Brateman suggested various coping mechanisms to protect mental health including helping other women with childcare and homeschooling, and asking the men in their lives to “step up.”
“Women need to ask for help in today's climate and not take on the attitude that they are less than for needing help,” Brateman said. “We can't do it all, nor should we think we are failing when we can't. This year is the ultimate exception of doing things differently. The old prototype of how we got things done before doesn't exist in this environment. Perhaps this pandemic will help women move the needle in how women get the assistance needed.”
The Shecession

The unbalanced financial impact of the Covid-19 pandemic, resulting from job losses and increased household duties for women, led economists to dub the current economic climate a “shecession” or “pink-collar recession.” By comparison, the recession in the late aughts was termed “mancession” because men lost more jobs.
A majority of the job losses during Covid-19 occurred in sectors where women tend to dominate, including leisure and hospitality, service, health services and education, according to C. Nicole Mason, PhD, president and CEO of the Institute for Women’s Policy Research.

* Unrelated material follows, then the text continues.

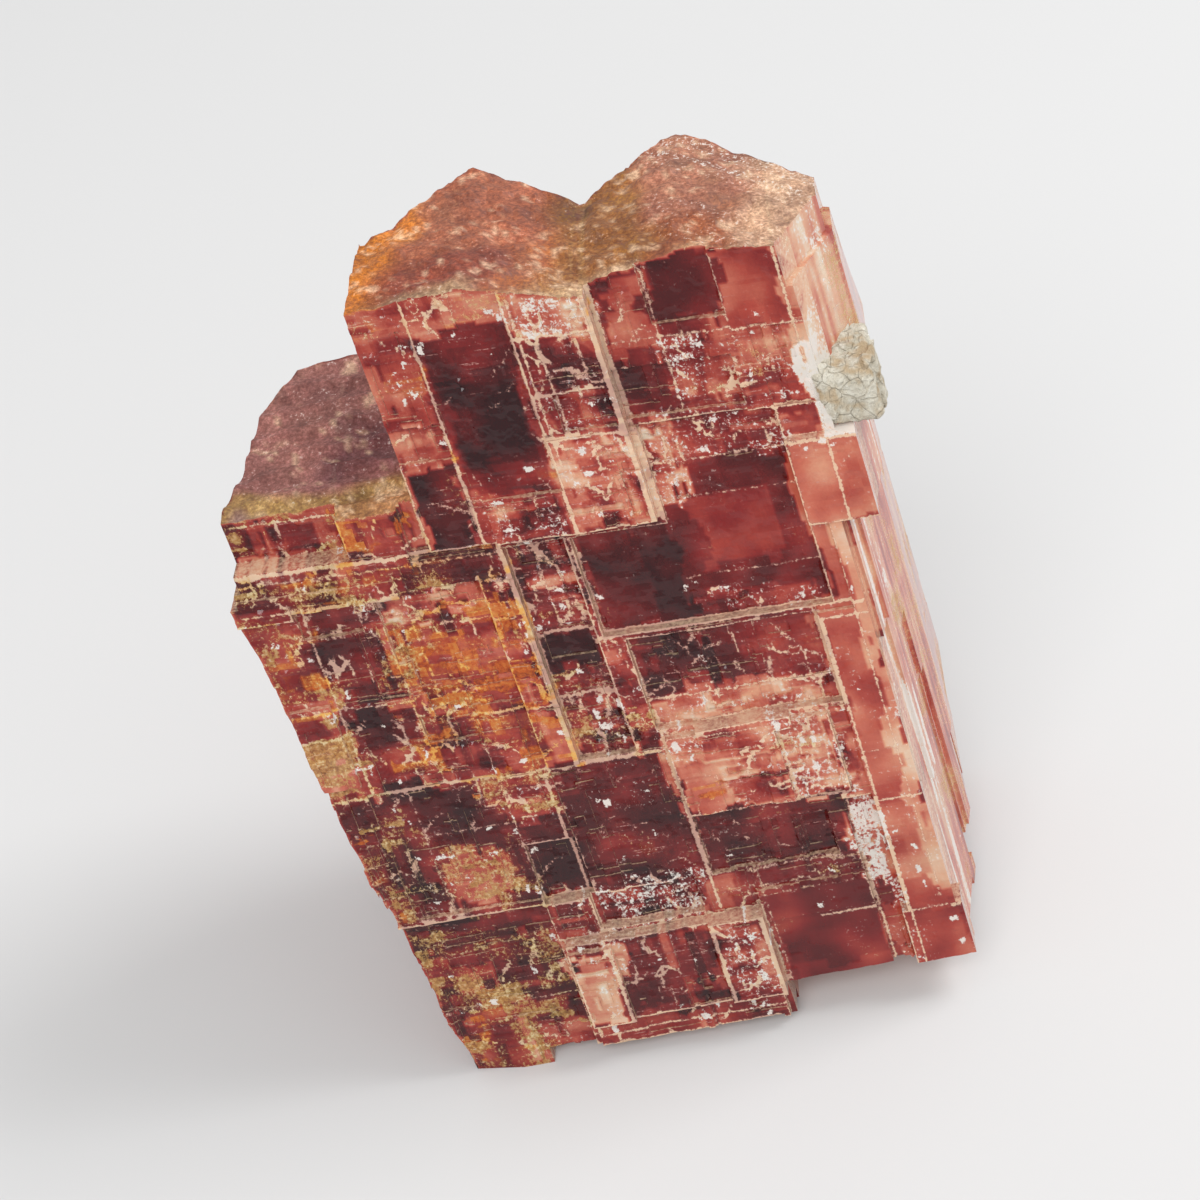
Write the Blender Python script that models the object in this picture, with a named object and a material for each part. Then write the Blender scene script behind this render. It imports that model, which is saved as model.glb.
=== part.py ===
"""Rhodochrosite cleavage block with a cream mineral crust grown on its right side: one solid.

The crystal is shaped in its own lattice space, in millimetres: across runs to the right along
the front cleavage face, back runs away from it, and rise runs up its leaning vertical edges.
Every cleavage face is square to one of these three directions there. The last step slants the
finished shape into real space, in metres, and stands it on its base with +Z up.
"""

from functools import partial
from math import cos, radians, sin, sqrt

import bmesh
import bpy
import numpy as np
from mathutils import Matrix, Vector, noise

MM = 0.001

# Driving dimensions. Rhodochrosite cleaves into rhombs whose faces have this acute corner.
FACE_CORNER = radians(77.1)
TURN = radians(11.0)
TOP_RISE = 33.0
SHELF_RISE = 23.25
RIGHT_FACE = 21.0
BODY_DEPTH = 14.25
SHEET = 0.25

# The cells of the level maps reach from LOW to HIGH (across, back, rise).
LOW = np.array([-3.0, -2.0, 0.0])
HIGH = np.array([25.0, 16.0, 35.0])

# Plates of the front: across, rise, and how far the plate's face lies back from the front plane.
FRONT_PLATES = {
    "right_field": ((14.25, 22.0), (26.75, 35.0), 0.25),
    "right_field_low": ((14.5, 19.75), (18.5, 26.75), 0.5),
    "top_right_cell": ((16.25, 19.0), (30.5, 35.0), 0.5),
    "top_right_red": ((19.0, 21.75), (29.75, 35.0), 0.25),
    "notched_cell": ((14.25, 18.75), (27.0, 29.0), 0.5),
    "pale_tab": ((18.75, 19.75), (26.75, 28.5), 0.0),
    "upper_plate": ((5.75, 14.25), (SHELF_RISE, 35.0), -0.75),
    "upper_plate_left": ((5.0, 7.75), (26.75, 35.0), -0.5),
    "upper_plate_right": ((11.25, 14.25), (SHELF_RISE, 35.0), -1.0),
    "upper_plate_window": ((12.0, 14.0), (27.25, 28.75), -0.75),
    "upper_plate_foot": ((8.25, 11.25), (SHELF_RISE, 25.0), -1.0),
    "shoulder_front": ((-2.0, 5.0), (SHELF_RISE, 26.0), 0.0),
    "shoulder_box": ((2.75, 5.0), (SHELF_RISE, 26.25), -0.25),
    "ledge_band": ((-3.0, 8.25), (21.75, SHELF_RISE), -0.25),
    "ledge_band_low": ((-3.0, 4.0), (21.25, 22.25), -0.5),
    "dark_block": ((10.75, 14.5), (18.5, 22.75), 0.75),
    "dark_cells": ((8.25, 10.5), (13.5, 22.75), 0.5),
    "dark_window": ((8.5, 10.25), (17.75, 19.0), 1.0),
    "stained_rib": ((7.0, 8.25), (13.5, 22.0), -0.25),
    "stained_field": ((3.0, 7.0), (15.25, 21.5), 0.25),
    "stained_box": ((5.0, 7.0), (13.5, 16.5), 0.0),
    "left_window": ((0.0, 2.25), (20.25, 21.5), 0.75),
    "left_frame": ((0.5, 3.5), (16.5, 18.75), 0.0),
    "left_corner_box": ((-1.5, 0.0), (14.0, 17.5), -0.25),
    "left_field": ((-3.0, 5.0), (7.75, 13.5), 0.25),
    "left_field_low": ((-3.0, 5.0), (0.0, 7.5), 0.5),
    "left_strip": ((-3.0, 0.0), (7.5, 14.0), 0.0),
    "middle_block": ((7.0, 11.5), (7.5, 13.25), 0.25),
    "middle_pocket": ((5.0, 7.0), (7.5, 10.25), 0.75),
    "mid_field": ((11.5, 19.0), (14.25, 18.25), 0.5),
    "mid_field_left": ((11.5, 13.0), (16.0, 18.25), 0.75),
    "peach_block": ((11.75, 18.25), (10.5, 14.0), -0.5),
    "peach_block_top": ((13.0, 16.75), (13.0, 14.25), -0.75),
    "peach_block_cell": ((16.0, 18.0), (10.5, 13.75), -0.25),
    "wine_field": ((11.75, 17.75), (0.0, 10.25), 0.25),
    "wine_step": ((11.75, 17.0), (7.5, 9.5), 0.5),
    "wine_step_low": ((13.25, 17.75), (5.0, 6.5), 0.0),
    "broken_band": ((17.75, 19.25), (1.0, 10.0), 0.5),
    "right_rib": ((19.0, 21.0), (1.0, 18.25), -0.25),
    "right_rib_high": ((19.75, 21.0), (18.25, 22.0), 0.0),
    "right_rib_outer": ((20.5, 21.0), (5.0, 22.0), -0.25),
    "right_corner": ((18.75, 21.25), (1.0, 4.5), -0.25),
    "salmon_block": ((19.75, 22.75), (22.0, 25.5), -0.5),
    "crackle_patch": ((6.75, 11.0), (6.0, 7.5), 0.5),
    "foot_block": ((5.25, 13.25), (2.0, 5.75), -0.75),
    "foot_block_left": ((5.25, 7.0), (2.0, 5.5), -1.0),
    "foot_block_right": ((11.0, 13.25), (2.0, 5.75), -1.0),
    "foot_lip": ((5.25, 13.0), (0.5, 2.0), -0.25),
    "foot_lip_low": ((3.0, 12.75), (0.0, 0.75), 0.75),
}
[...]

“At the beginning of 2020, we were celebrating the fact women constituted more than 50% of the workforce,” Mason told The Whipp. “The pandemic has all but wiped-out those gains. We are now at 1980s level in terms of workforce participation among women.”
Women have lost more than 5.3 million net jobs and represent 54% of overall net job losses, according to a report filed earlier this year from the National Women’s Law Center. Moreover, the labor participation rate, or the percent of women currently employed or looking for employment is 57%––a record low that hasn’t been seen since 1988. More than 2.3 million women left the labor force since the start of the pandemic, with no indication as to whether they will return, the report also noted. By comparison, only 1.8 million men left the labor force since the start of the pandemic.
Looking toward the future
There is good news, though. Women will receive some relief in President Biden’s American Rescue Plan, which provides immediate financial assistance to most families. In addition to $1,400 in relief for individuals and an increased child tax credit of up to $3,600 per child over several payments, the plan also allotts $39 billion for childcare to help working families.
However, to give women a fighting chance to recoup from the losses they faced in the workplace, more education and training opportunities for women are necessary, Mason told The Whipp. Changes in caregiving responsibilities are likely to be a rising issue as women do face an unbalanced workload at home, contributing to a decline in mental health.
“For us to get on a sustainable path to recovery, we must get the pandemic under control, schools and daycares re-opened, and ensure that women can re-enter the workforce,” Mason told The Whipp.